Il n'aimait pas pêcher en juillet et en août, à cause des touristes qui brassaient l'eau.

Pour lui, jouer aux cartes c'était sérieux. Je crois bien qu'il n'aimait pas perdre. Il n'aimait pas non plus faire équipe avec ma mère qui était distraite ni jouer contre elle car aimant s'amuser elle trichait un peu mais disait-elle que ce n'était que par distraction.

Il aimait par dessus tout nous raconter ses souvenirs du " Tarn et Garonne " dans les années 34, 35. Il avait 16 ans, placé là, par les Orphelins Apprentis d'Auteuil comme garçon de ferme. Cent, deux cents fois il nous a raconté les oies et le foie gras, les melons, les pêches, la chaleur, les levers à l'aube, le puits, les chevaux et mille petits détails de la vie paysanne. En l'écoutant il nous faisait rêver, on imaginait le paradis ou quelque chose qui y ressemble.

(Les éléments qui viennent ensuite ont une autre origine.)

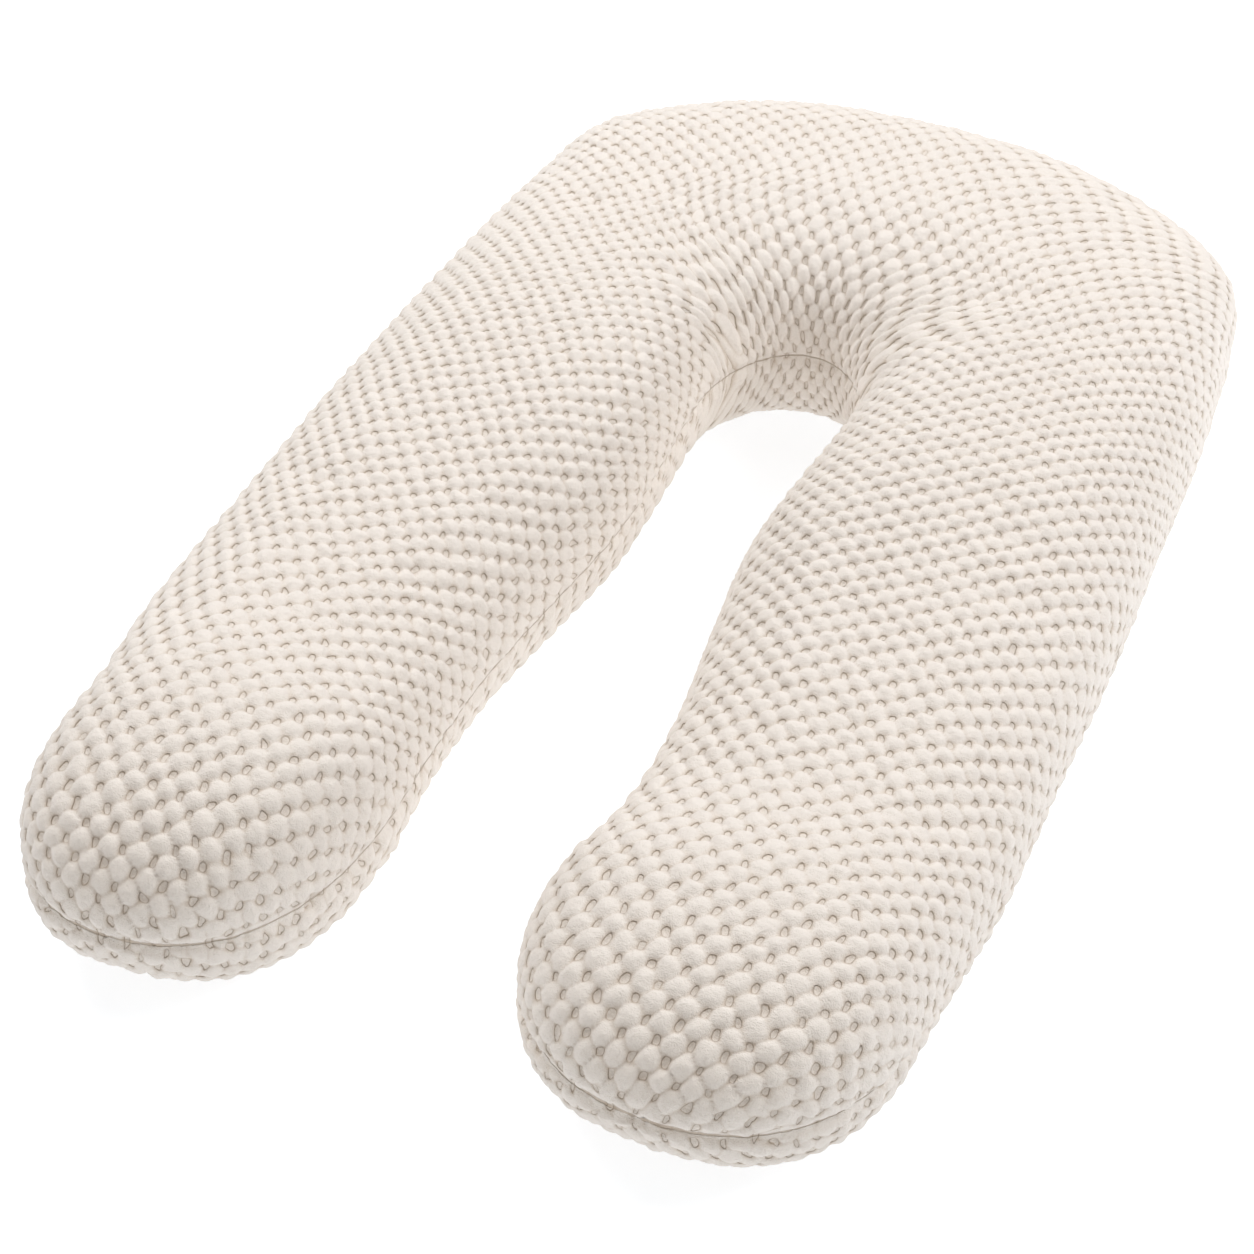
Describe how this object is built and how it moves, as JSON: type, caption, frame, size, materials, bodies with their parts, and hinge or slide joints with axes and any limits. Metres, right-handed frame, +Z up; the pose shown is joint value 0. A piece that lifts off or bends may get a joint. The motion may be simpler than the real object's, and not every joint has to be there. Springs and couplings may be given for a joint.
{
  "type": "pregnancy pillow",
  "caption": "U-shaped full-body support pillow: legs with round ends run from a deep rounded bend, one filled form with a seam round its outline.",
  "frame": {"origin": "centre of the object's box, at the height of the surface that the pillow lies on", "axes": "+Z up, +Y from the legs' ends towards the bend, +X to the right as seen from the legs' ends with +Z up"},
  "size_m": [0.8236, 1.4477, 0.235],
  "materials": {
    "plush_cover": "ivory short-pile plush with small raised bumps"
  },
  "bodies": {
    "root": {"Pillow": "plush_cover"}
  },
  "joints": []
}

Il y a une vingtaine d'années, apprenant que nous irions en vacances dans la région, il a absolument voulu nous y rejoindre avec ma mère, pour enfin nous faire connaître et partager ce paradis qu'il avait toujours dans la tête mais auquel, nous les enfants, avions cessé bien sûr de croire.
La ferme était toujours là, au bout d'un chemin bordé d'arbres. il l'a immédiatement reconnue. Dans la cour il y avait une dame d'une soixantaine d'années . Elle se met à nous dévisager, nous six, mon père, ma mère, ma femme, moi et nos deux filles et soudain se retournant vers la maison, elle crie : " Maman, maman, viens voir, le domestique est revenu ". Une vieille, très vieille dame est sortie dans la cour et a dit, " Oui c'est bien lui " et s'en est retournée sans prononcer un autre mot. Je crois que ma mère a pleuré.

Lorsque son frère, de 3 ou 4 ans plus âgé que lui, est mort autour de la cinquantaine, il a beaucoup pleuré. Plusieurs années après, il me dira que ce jour là il avait cessé de croire en Dieu.